Often, you need to get additional data to solve the problem. The source of all data and information used in your solution, except that contained in the problem statement, should be referenced. References must contain enough information so that your supervisor could easily look up your referenced data.
Step 6. Develop Model Equations.
Write down all the governing equations using the algebraic symbols to represent the unknowns. Remember the acronym: KISS ( Keep it Simple and Solvable). If necessary make more assumptions to simplify the problem. You may need to add more variables to define the model. Check for consistency of units used, eg. Both sides of an equation must have the same set of units. All terms being added or subtracted must have the same units. Terms within exponentials or logarithms must be dimensionless. Each equation must be preceded by a line stating what it is or how it is obtained. All variables should be clearly identified and defined with appropriate units. The most common mistake is using inconsistent sets of units. Try to use conventional symbols where possible (e.g. x i for liquid mole fractions, L for liquid flow rates, etc.). Graphical correlations would be included here if they are required to solve the problem.
You will need one equation for every unknown variable in the problem. If you do not have enough equations, you may need to think about other possible relationships among the variables you have overlooked. If you have more equations than variables, some of the equations may be redundant in nature. Go back and check your assumptions and model if there is an inconsistency. Later on, you will be introduced formal methods of analyzing a model to determine if there are enough degrees of freedom to solve the problem (called degrees of freedom analysis).
Step 7. Solve the Equations.
Equations may be algebraic in nature or they may be in the form of differential equations if there is a time or distance variable involved in the problem. There are powerful software available for solving such equations. TKSolver® is great for solving collections of linear and nonlinear equations. Mathcad®, Matlab® and Maple® are great for differential equation systems. Simulink® is great for ordinary differential equation models. Femlab® is great for solving partial differential equations. Maple® and Mathematica® are great for solving symbolic equations. You should get familiar with these tools in the course of your engineering education. Use the right tool for the problem.
Choose a method of solving the mathematical model for the unknowns and execute the solution. You should label each equation when you write it down. Round off answers to reasonable significant digits because calculators and computers report 7 or more digits and typically you do not have that kind of accuracy in the data or the model used.

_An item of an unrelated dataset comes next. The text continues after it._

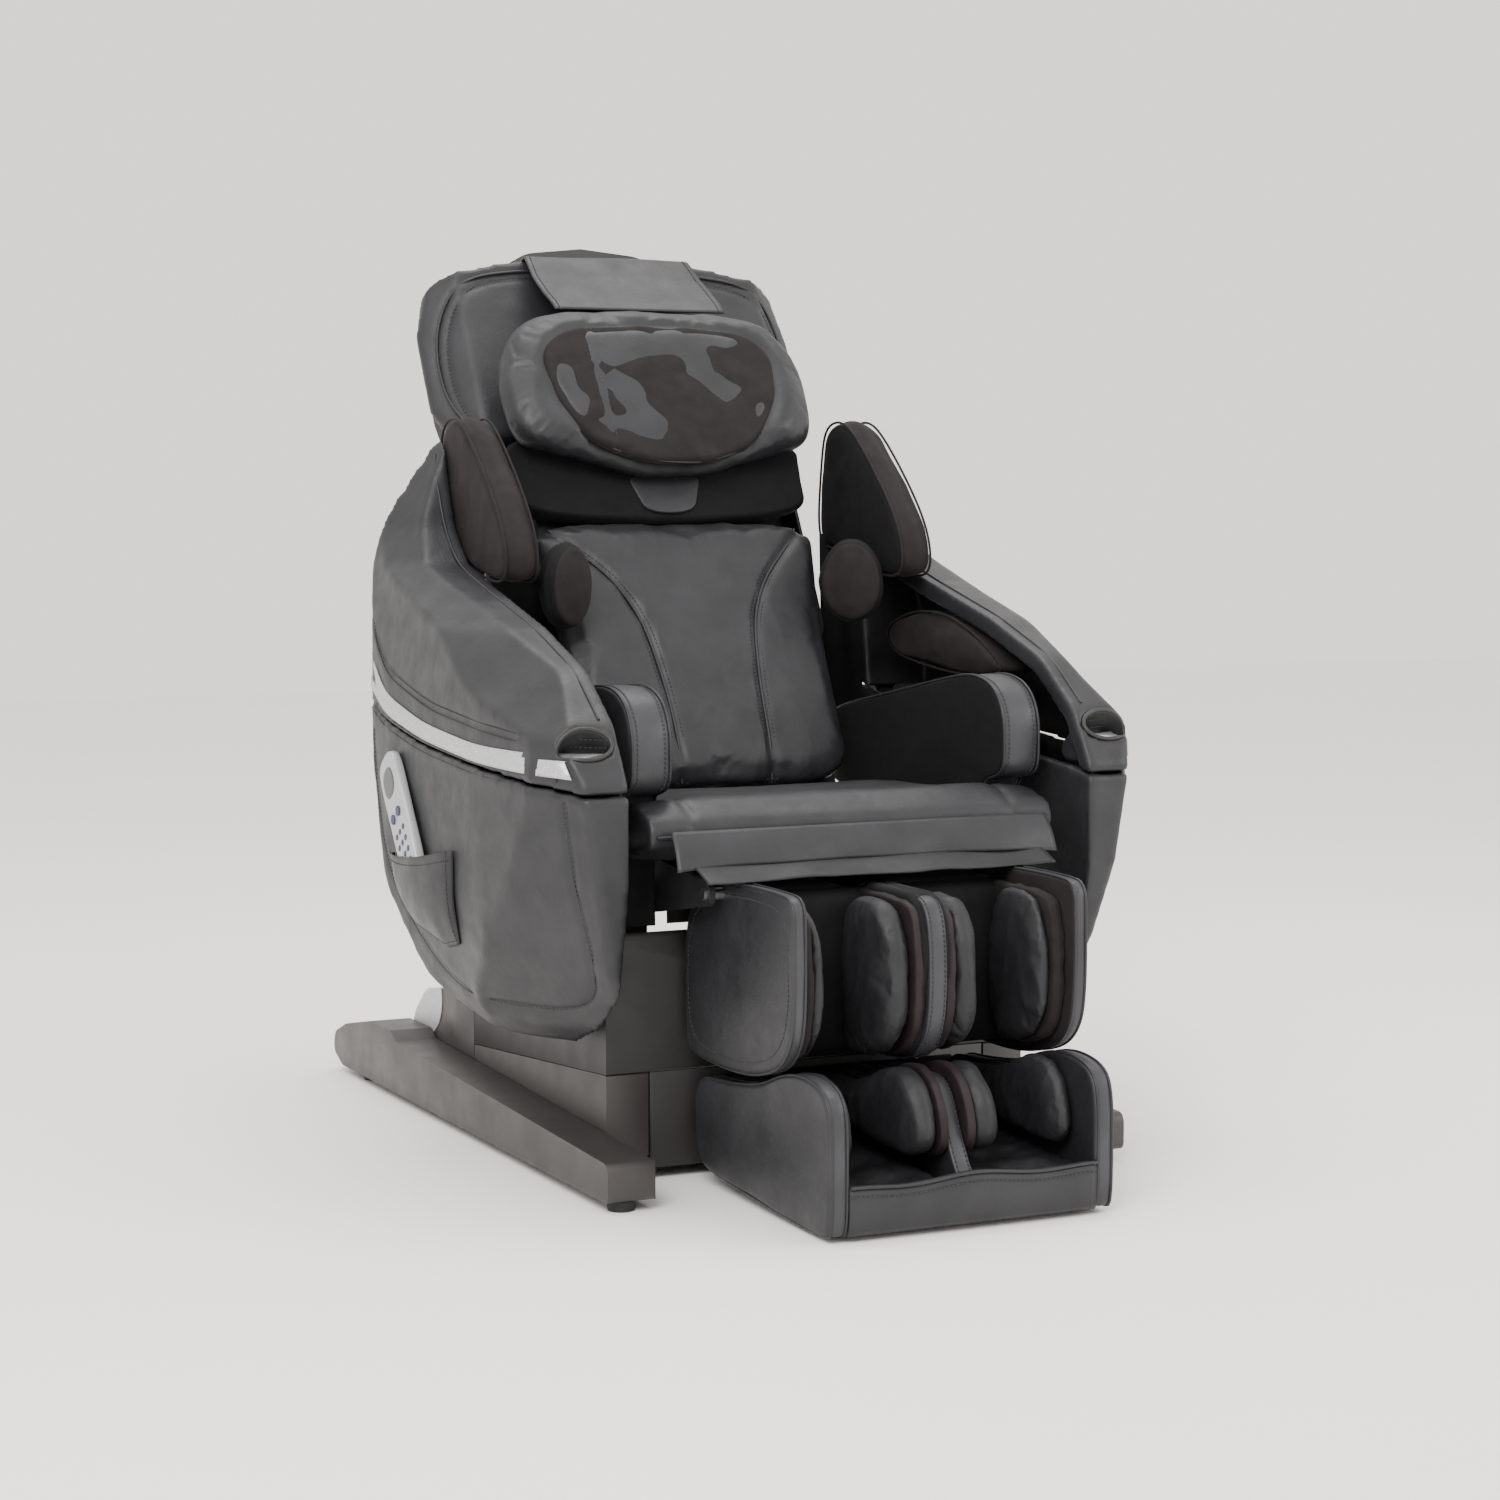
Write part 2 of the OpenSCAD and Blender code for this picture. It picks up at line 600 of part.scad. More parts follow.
module knead_arm(side) {
    color([0.55, 0.56, 0.58]) in_back() both(side == "left", side == "right") {
        translate([50, arm_pivot[0], arm_pivot[1]]) rotate([0, 90, 0]) cylinder(h = 8, r = 13);
        translate([38, arm_pivot[0], arm_pivot[1]]) rotate([0, 90, 0]) cylinder(h = 32, r = 6);
        translate([51, 0, 0]) rotate([90, 0, 90]) linear_extrude(6) polygon(rounded([
            [arm_pivot[0] - 6, car_s - 14, 6], [arm_pivot[0] + 8, car_s, 8], [arm_pivot[0] - 6, car_s + 14, 6],
            [roller_n + 8, car_s + roller_reach + 8, 8], [roller_n - 8, car_s + roller_reach + 8, 8],
            [roller_n - 6, car_s, 8],
            [roller_n - 8, car_s - roller_reach - 8, 8], [roller_n + 8, car_s - roller_reach - 8, 8]]));
        for (s = [-1, 1]) translate([57, roller_n, car_s + s * roller_reach])
            rotate([0, 90, 0]) cylinder(h = 30, r = 4);
    }
}
module knead_arm_left() { knead_arm("left"); }
module knead_arm_right() { knead_arm("right"); }
module roller(side, s) {
    color([0.5, 0.47, 0.42]) in_back() both(side == "left", side == "right")
        translate([60, roller_n, car_s + s * roller_reach]) rotate([0, 90, 0])
            rotate_extrude() polygon(rounded([[4 + run_gap, 0, 0], [roller_r, 0, 8],
                [roller_r, 24, 8], [4 + run_gap, 24, 0]]));
}
module roller_upper_left() { roller("left", 1); }
module roller_lower_left() { roller("left", -1); }
module roller_upper_right() { roller("right", 1); }
module roller_lower_right() { roller("right", -1); }

// ---------------------------------------------------------------- leg rest
leg_x = leg_w / 2;
calf_top = knee[1] + 16;
calf_y0 = -592;
calf_y1 = -280;
calf_side = [
    [calf_y1, calf_top, 12], [calf_y0, calf_top, 20], [calf_y0, 240, 50], [-530, 182, 60],
    [-440, 166, 80], [-300, 170, 30], [calf_y1, 190, 20]];
rod_x = 120;
rod_y = -302;
leg_slot = 32;                            // half width of the slot for the leg drive

module calf_frame() {
    color([0.24, 0.24, 0.26]) {
        difference() {
            union() {
                block(-leg_x + 11, leg_x - 11, rod_y - 4, rod_y + 4, 190, calf_top - 6);
                both() translate([rod_x, rod_y, 186]) cylinder(h = calf_top - 200, r = 10);
            }
            block(-leg_slot, leg_slot, rod_y - 20, rod_y + 20, 232, calf_top + 1);
            both() translate([rod_x, rod_y, 180]) cylinder(h = calf_top, r = slide_rod_r + run_gap);
        }
        difference() {
            side_slab(-5, 5, [[rod_y + 4, 200, 4], [rod_y + 4, 228, 4], [leg_eye[0] + 16, leg_eye[1] + 14, 14],
                [leg_eye[0] - 16, leg_eye[1] + 14, 14], [leg_eye[0] - 12, 214, 6]]);
            x_rod(-6, 6, leg_eye, 6);
        }
    }
}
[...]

Remember the principle “GIGO: Garbage in; Garbage Out” as it applies to computer based solutions. Your answer is only as good as what you put in. Which is why the next step is important.
Step 8. Interpret the Solution and make Conclusions
Look at the solution to the equation and interpret the numbers in light of the problem statement. Check if it makes sense physically. For example, if the answer is a fluid velocity, then compare against normally expected velocities in the problem context. If it is a temperature, then check if it is very high or very low. Use your intuition and common sense to validate your answer.
If the answer is unreasonable, then may be you need to check your assumptions and/or model equations. Using computers and calculators you can avoid errors in arithmetic.
Engineering design problems are a different breed. These are typically stated with minimal information and often have multiple answers or solutions. The problem statements are often vague. Eg. Design a bridge to cross the river. You as the engineer must choose the location, the length, width, material of construction, structure etc., taking into account the requirements of the bridge and constraints imposed by social, economic, safety and political considerations. By the time you graduate, you are expected to pick up the necessary skills to tackle such open ended problems.